§ **SUPPLIED INFORMATION**:
— Begin —
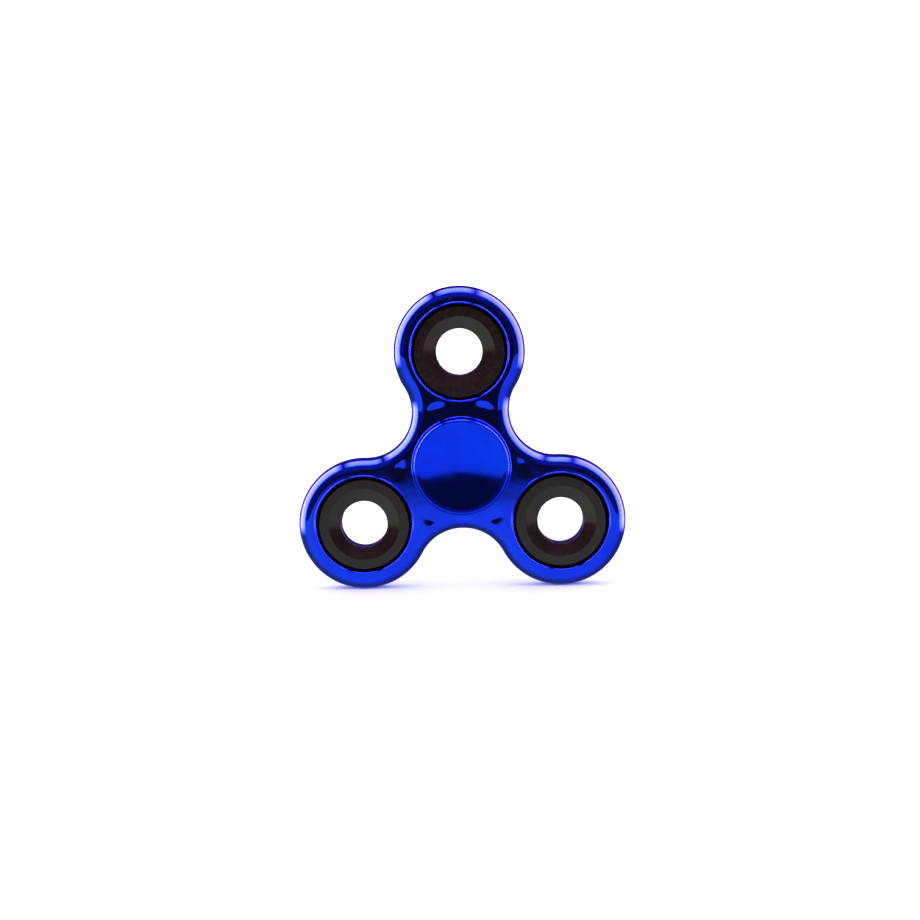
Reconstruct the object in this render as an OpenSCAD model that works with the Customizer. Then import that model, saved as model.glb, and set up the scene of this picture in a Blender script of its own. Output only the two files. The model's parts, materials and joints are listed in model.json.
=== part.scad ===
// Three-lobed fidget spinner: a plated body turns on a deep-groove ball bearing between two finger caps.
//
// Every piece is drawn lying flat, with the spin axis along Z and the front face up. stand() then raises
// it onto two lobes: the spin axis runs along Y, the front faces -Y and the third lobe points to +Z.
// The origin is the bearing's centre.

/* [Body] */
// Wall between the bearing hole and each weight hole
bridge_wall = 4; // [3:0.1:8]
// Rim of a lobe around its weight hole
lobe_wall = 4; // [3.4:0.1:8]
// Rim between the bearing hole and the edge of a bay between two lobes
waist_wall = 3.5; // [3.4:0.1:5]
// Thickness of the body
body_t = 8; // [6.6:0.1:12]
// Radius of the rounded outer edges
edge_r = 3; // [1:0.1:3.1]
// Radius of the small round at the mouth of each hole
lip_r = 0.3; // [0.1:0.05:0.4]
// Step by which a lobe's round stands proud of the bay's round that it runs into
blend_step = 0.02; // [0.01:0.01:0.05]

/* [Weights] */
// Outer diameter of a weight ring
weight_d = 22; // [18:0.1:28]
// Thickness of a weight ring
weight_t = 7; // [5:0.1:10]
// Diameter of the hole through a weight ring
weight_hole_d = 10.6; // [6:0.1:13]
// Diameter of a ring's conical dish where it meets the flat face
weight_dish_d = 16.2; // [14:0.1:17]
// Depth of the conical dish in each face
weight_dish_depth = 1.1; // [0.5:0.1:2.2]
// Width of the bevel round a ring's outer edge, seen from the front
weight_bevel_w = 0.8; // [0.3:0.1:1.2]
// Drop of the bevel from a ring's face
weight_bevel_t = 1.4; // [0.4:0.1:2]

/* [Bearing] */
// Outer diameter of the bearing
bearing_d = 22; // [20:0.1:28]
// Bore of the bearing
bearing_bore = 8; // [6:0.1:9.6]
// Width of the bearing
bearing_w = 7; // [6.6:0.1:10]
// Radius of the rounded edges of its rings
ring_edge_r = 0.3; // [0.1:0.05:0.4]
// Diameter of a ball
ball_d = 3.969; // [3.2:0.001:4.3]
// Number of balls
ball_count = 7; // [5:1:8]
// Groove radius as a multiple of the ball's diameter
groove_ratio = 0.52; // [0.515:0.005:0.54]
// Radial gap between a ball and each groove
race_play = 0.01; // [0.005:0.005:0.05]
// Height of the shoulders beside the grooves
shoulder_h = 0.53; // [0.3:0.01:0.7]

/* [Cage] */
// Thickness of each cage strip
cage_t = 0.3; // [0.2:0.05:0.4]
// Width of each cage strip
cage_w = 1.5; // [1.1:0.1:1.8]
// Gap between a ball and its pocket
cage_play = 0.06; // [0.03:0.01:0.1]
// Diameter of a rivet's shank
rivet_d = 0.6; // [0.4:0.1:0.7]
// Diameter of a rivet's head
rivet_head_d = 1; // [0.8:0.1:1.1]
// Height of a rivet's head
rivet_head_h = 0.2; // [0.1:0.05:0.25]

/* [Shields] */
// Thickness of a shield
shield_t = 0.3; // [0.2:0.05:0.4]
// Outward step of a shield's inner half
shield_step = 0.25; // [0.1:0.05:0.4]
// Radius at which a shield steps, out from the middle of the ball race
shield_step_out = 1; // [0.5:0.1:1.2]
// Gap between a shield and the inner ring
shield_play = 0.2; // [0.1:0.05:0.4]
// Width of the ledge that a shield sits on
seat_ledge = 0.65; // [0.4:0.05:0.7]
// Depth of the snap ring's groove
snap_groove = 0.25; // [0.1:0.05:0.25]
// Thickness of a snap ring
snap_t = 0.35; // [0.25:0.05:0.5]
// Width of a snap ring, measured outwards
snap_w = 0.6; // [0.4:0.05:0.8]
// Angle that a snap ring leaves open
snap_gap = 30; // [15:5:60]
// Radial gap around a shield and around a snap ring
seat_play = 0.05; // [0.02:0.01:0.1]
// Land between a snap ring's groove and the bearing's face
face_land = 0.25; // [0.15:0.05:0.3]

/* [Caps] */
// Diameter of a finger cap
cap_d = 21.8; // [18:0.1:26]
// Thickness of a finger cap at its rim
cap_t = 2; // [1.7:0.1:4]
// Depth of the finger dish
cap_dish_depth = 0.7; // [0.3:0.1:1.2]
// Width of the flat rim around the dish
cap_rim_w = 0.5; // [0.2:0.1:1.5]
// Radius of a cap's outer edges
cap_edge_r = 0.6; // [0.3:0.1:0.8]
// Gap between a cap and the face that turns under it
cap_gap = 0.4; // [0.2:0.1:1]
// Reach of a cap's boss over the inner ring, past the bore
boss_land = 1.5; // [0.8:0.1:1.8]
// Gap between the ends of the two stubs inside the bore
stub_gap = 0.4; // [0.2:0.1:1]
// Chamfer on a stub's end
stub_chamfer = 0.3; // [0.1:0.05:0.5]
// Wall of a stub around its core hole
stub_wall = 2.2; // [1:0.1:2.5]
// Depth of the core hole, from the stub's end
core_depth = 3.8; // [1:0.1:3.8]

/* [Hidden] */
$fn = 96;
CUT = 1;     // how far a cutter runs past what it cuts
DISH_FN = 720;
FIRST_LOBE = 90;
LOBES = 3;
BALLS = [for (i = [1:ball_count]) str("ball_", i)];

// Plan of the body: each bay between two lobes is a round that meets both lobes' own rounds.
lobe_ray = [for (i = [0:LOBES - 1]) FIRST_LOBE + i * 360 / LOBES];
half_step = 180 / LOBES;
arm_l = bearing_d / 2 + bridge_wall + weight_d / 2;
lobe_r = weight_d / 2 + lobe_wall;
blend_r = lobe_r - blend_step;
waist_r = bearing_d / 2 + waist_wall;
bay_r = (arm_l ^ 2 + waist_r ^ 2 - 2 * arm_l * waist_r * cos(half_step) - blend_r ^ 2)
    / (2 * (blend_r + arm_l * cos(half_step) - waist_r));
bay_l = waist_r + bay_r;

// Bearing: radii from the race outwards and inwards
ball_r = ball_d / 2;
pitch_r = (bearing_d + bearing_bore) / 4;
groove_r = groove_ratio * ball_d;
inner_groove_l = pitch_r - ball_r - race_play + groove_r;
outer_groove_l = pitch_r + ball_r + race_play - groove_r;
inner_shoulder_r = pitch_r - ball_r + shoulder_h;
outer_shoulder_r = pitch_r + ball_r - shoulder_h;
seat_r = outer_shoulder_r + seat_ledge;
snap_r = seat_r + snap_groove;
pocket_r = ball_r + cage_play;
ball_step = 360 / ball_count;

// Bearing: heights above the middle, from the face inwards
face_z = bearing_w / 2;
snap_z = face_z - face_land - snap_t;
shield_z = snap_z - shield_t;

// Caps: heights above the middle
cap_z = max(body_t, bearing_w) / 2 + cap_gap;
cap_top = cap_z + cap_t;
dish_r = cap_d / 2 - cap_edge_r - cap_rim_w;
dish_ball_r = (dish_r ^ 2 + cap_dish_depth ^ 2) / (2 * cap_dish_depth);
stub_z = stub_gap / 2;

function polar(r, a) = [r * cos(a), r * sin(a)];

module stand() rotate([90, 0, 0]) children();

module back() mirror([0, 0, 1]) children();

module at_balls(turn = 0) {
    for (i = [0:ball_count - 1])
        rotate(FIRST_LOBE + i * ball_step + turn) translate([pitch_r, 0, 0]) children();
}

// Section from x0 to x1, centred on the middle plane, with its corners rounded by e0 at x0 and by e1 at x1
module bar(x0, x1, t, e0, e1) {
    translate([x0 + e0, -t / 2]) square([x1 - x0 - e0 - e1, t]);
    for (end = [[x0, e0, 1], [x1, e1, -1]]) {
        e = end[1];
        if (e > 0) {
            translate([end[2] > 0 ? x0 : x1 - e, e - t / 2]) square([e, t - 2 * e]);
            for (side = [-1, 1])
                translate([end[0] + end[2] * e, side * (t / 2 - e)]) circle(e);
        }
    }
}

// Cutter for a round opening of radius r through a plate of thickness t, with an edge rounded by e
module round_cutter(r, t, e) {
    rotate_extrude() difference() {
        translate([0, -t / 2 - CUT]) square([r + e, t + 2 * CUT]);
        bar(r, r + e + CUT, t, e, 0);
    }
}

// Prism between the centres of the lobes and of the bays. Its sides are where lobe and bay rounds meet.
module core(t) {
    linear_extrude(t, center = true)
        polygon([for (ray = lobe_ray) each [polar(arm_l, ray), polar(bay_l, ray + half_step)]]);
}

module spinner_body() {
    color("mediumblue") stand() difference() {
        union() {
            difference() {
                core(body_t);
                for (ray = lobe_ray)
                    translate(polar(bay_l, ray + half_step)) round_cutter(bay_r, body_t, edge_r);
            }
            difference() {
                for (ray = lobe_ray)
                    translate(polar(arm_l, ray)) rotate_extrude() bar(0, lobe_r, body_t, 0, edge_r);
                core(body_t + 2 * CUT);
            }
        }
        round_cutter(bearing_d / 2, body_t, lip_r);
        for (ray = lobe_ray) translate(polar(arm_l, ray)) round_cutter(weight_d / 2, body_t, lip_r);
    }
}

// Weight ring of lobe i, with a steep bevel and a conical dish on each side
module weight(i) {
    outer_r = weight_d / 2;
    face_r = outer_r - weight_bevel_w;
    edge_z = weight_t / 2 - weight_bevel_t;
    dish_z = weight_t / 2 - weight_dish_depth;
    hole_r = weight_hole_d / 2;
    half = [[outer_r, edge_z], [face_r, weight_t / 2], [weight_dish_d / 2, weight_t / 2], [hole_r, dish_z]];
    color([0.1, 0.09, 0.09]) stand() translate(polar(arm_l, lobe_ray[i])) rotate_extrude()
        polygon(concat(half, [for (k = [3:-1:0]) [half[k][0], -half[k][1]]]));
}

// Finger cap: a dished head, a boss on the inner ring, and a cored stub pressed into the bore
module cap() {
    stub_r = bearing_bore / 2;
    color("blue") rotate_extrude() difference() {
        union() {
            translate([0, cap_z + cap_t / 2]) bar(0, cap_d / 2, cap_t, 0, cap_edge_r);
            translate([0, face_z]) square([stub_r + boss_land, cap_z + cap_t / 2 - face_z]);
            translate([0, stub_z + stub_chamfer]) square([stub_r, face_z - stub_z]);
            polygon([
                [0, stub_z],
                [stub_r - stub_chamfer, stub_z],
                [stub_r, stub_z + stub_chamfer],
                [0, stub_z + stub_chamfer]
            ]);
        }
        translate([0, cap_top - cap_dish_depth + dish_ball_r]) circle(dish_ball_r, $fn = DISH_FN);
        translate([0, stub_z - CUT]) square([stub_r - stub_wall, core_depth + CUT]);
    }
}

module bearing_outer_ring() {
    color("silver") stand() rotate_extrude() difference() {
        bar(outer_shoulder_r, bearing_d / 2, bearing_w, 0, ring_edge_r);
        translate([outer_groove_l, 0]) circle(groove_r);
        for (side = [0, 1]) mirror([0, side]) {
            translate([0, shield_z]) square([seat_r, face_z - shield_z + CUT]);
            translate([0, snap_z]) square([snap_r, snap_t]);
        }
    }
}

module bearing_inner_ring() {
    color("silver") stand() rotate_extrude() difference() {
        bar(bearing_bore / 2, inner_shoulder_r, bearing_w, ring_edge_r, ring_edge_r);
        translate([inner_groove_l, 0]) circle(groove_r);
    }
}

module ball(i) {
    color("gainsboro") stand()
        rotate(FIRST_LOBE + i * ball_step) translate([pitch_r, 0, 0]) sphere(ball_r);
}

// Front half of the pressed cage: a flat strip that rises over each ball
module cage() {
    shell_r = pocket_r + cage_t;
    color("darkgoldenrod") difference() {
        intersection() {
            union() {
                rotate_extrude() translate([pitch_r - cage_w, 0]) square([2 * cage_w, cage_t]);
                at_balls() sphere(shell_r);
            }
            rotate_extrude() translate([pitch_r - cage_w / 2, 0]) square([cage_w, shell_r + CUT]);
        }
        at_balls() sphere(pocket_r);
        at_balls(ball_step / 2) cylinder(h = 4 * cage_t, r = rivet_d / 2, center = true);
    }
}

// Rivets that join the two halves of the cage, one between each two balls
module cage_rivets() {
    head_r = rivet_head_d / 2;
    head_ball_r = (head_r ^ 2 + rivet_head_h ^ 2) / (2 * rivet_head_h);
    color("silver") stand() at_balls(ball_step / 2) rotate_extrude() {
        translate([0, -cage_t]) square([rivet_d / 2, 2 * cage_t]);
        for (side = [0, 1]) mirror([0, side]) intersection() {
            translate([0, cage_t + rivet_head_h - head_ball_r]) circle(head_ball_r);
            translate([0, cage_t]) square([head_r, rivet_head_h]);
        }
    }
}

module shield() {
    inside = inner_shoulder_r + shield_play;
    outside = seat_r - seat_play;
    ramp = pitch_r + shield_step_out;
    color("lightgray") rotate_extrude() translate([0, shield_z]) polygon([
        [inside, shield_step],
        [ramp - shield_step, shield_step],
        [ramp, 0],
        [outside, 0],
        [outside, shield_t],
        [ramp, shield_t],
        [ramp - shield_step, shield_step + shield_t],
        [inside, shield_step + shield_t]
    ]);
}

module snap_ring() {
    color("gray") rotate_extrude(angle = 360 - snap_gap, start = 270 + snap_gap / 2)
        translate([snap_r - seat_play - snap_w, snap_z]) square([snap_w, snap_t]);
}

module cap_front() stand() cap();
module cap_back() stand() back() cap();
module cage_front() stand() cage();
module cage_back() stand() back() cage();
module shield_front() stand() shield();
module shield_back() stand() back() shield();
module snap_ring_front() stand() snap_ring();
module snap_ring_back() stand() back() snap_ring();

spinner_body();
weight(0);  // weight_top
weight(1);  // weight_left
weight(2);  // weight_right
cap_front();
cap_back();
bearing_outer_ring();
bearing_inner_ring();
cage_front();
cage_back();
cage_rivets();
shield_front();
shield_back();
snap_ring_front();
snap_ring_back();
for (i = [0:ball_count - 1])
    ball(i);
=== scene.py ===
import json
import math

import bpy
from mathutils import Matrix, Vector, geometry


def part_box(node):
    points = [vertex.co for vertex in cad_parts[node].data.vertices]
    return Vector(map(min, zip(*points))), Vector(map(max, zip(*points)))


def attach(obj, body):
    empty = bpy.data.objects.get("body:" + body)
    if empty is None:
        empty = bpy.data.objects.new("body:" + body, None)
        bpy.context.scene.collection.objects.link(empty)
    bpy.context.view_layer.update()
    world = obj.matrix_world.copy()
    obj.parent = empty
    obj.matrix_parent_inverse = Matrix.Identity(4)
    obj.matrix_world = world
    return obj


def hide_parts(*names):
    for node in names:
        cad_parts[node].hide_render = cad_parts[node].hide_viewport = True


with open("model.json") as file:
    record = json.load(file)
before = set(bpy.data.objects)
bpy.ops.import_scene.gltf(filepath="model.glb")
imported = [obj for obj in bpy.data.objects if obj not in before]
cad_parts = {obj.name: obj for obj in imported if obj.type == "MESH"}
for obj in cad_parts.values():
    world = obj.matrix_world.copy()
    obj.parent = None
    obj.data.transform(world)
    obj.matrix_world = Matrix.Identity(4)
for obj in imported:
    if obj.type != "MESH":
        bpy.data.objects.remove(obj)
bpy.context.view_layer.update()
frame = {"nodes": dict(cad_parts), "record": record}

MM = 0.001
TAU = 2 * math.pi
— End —
§ **EXERCISE DETAILS**: Copy exactly, word for word, the line with "if empty is" through the final line of the listing.

§ **WORKED SOLUTION**:
    if empty is None:
        empty = bpy.data.objects.new("body:" + body, None)
        bpy.context.scene.collection.objects.link(empty)
    bpy.context.view_layer.update()
    world = obj.matrix_world.copy()
    obj.parent = empty
    obj.matrix_parent_inverse = Matrix.Identity(4)
    obj.matrix_world = world
    return obj


def hide_parts(*names):
    for node in names:
        cad_parts[node].hide_render = cad_parts[node].hide_viewport = True


with open("model.json") as file:
    record = json.load(file)
before = set(bpy.data.objects)
bpy.ops.import_scene.gltf(filepath="model.glb")
imported = [obj for obj in bpy.data.objects if obj not in before]
cad_parts = {obj.name: obj for obj in imported if obj.type == "MESH"}
for obj in cad_parts.values():
    world = obj.matrix_world.copy()
    obj.parent = None
    obj.data.transform(world)
    obj.matrix_world = Matrix.Identity(4)
for obj in imported:
    if obj.type != "MESH":
        bpy.data.objects.remove(obj)
bpy.context.view_layer.update()
frame = {"nodes": dict(cad_parts), "record": record}

MM = 0.001
TAU = 2 * math.pi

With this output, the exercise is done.